Опять же, как и накануне в Питере, я боялся. Я боялся думать о встрече с родными. Не знаю почему. Думать о причинах я тоже боялся. Почему боялся думать о причинах, я, правда, знал, но не хочу говорить вслух. А ведь правда, что мы все бежим за чудесами, но нет чудесней ничего, чем край родной под небесами, где крыша дома твоего
Жигули за полчаса домчали нас до деревни, где живёт моя мама.

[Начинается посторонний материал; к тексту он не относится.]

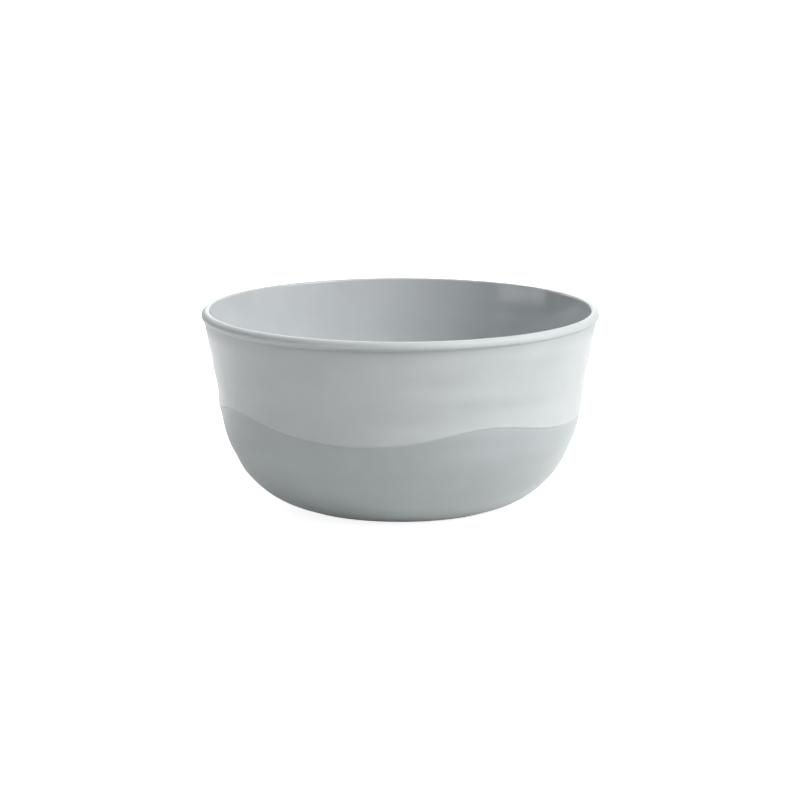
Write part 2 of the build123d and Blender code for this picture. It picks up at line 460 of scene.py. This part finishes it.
# ======================================================================================
# Materials
# ======================================================================================
PALE = (0.546, 0.588, 0.596, 1.0)
MID = (0.436, 0.478, 0.486, 1.0)
INSIDE_TONE = (0.519, 0.55, 0.568, 1.0)
PALE_THIN_AND_LIT = 1.18  # a coat's own colour times such a factor: lighter where glaze ran thinly and for painted light, darker where glaze pools and for painted shade
PALE_NECK_SHADE = 0.74
MID_THIN = 1.12
MID_POOLED_AND_SHADED = 0.8
SHEER_STRENGTH = 0.75  # how much of the darker coat shows through the pale coat's very edge
SHEER_WIDTH = 1.0
NOISE_BULK = (0.3, 0.7)  # most values of a noise lie between these
MOTTLE_SIZE = 16
MOTTLE_FACTORS = (0.975, 1.02)
SPECK_SIZE = 0.7
SPECK_NOISE = (0.70, 0.78)  # a speck appears where a noise rises through these values
SPECK_STRENGTH = 0.10
SPECK_FACTOR = 0.75
GLOSS_PATCH_SIZE = 5
GLOSS_SWING = 0.025
PEEL_SIZE = 1.3
PEEL_STRENGTH = 0.12
PEEL_DEPTH = 0.02
SWELL_SIZE = 9
SWELL_STRENGTH = 0.25
SWELL_DEPTH = 0.05
OUTSIDE_ROUGHNESS = 0.3
LIP_ROUGHNESS = 0.5
INSIDE_ROUGHNESS = 0.14
GLAZE_IOR = 1.5
CLAY = (0.52, 0.48, 0.42, 1.0)
CLAY_FACTORS = (0.9, 1.06)
CLAY_PATCH_SIZE = 7
GROG = (0.22, 0.17, 0.13, 1.0)
GROG_SIZE = 0.45
GROG_NOISE = (0.66, 0.72)  # as SPECK_NOISE
GROG_STRENGTH = 0.55
GRAIN_SIZE = 0.35
GRAIN_NOISE = (0.2, 0.8)
GRAIN_STRENGTH = 0.35
GRAIN_DEPTH = 0.06
CLAY_ROUGHNESS = (0.78, 0.92)  # in the hollows and on the tops of the grain
CLAY_IOR = 1.45
WHITE_ROUGHNESS = 0.9


class Shader:
    """A material whose nodes are added and linked in one expression."""

    def __init__(self, name, colour):
        self.material = bpy.data.materials.new(name)
        self.material.use_nodes = True
        self.tree = self.material.node_tree
        self.surface = self.tree.nodes["Principled BSDF"]
        self.put(self.surface, "Base Color", colour)
        self.colour = colour

    def add(self, kind, settings=(), **sockets):
        """A new node with these settings; an underscore in a socket's name stands for a space."""
        node = self.tree.nodes.new(kind)
        for key, value in dict(settings).items():
            setattr(node, key, value)
        for key, value in sockets.items():
            self.put(node, key.replace("_", " "), value)
        return node

    def put(self, node, socket, value):
        """Links a node's input to another node's output, or sets it to a plain value."""
        if isinstance(value, bpy.types.NodeSocket):
            self.tree.links.new(value, node.inputs[socket])
        else:
            node.inputs[socket].default_value = value

    def position(self):
        """Where a point is on the object, in metres."""
        return self.add("ShaderNodeTexCoord").outputs["Object"]

    def noise(self, size, detail, roughness=0.5):
        """Noise whose patches have this size in mm."""
        settings = {"Scale": 1 / (size * MM), "Detail": detail, "Roughness": roughness}
        return self.add("ShaderNodeTexNoise", Vector=self.position(), **settings).outputs["Fac"]

    def mark(self, name):
        """A mark that a coat's rings carry; 0 on a piece that doesn't have it."""
        return self.add("ShaderNodeAttribute", {"attribute_name": name}).outputs["Fac"]

    def ramp(self, value, low, high, out_low=0.0, out_high=1.0):
        """A soft step from out_low to out_high while the value goes from low to high."""
        limits = {"From_Min": low, "From_Max": high, "To_Min": out_low, "To_Max": out_high}
        settings = {"interpolation_type": "SMOOTHSTEP"}
        return self.add("ShaderNodeMapRange", settings, Value=value, **limits).outputs["Result"]

    def lay(self, share, colour):
        """Lays a colour over the base colour.  A Mix node's colours are inputs 6 and 7, output 2."""
        node = self.add("ShaderNodeMix", {"data_type": "RGBA"}, Factor=share)
        self.put(node, 6, self.colour)
        self.put(node, 7, colour)
        self.colour = node.outputs[2]
        self.put(self.surface, "Base Color", self.colour)

    def bump(self, height, strength, depth):
        """Lays a bump of this depth in mm over any bump that is already there."""
        node = self.add("ShaderNodeBump", Height=height, Strength=strength, Distance=depth * MM)
        for link in self.surface.inputs["Normal"].links:
            self.put(node, "Normal", link.from_socket)
        self.put(self.surface, "Normal", node.outputs["Normal"])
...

И вот тут рядом с мамой, братом, отцом и скошеной крышей родного домика я перестал бояться и заметил, если можно так выразиться, себя.
Мне две недели не давали как следует нащупать себя, потому что, разумеется, у них самих было (и есть) больше прав на то, чтоб меня нащупать.
А через две недели всё стало резко исчезать. Сначала сказала гудбай моя речка, потом моя деревня, мой Полоцк, мои отец, мама и брат То что необратимо нельзя обратить, как бы я этого не хотел вернуть назад. Да и нельзя долго быть счастливым. Я бы даже сказал, всегда или никогда Дорога, точно мои полусонные мысли, плелась и плелась в ночь, на север, в Таллинн; я складывал в карман последние километровые столбы родины, убегающей из-под урчащих от напряжения и злости колёс. Несколько часов я не мог смириться с неприятной мыслью о том, что мамин поезд не подоспел к отправлению автобуса, но время брало своё: Сашка! Наташа! Боже, как сейчас мне вас не хватает. Ещё 12 часов и я вас смогу, наконец, обнять. Завтра, завтра, завтра
И всё это сегодня кажется просто промелькнуло в моей жизни. Неужто и вся жизнь вот так может промелькнуть?! А-а, сейчас не до того! Нужно бежать Говорят, если очень быстро бежать, то время замедлится.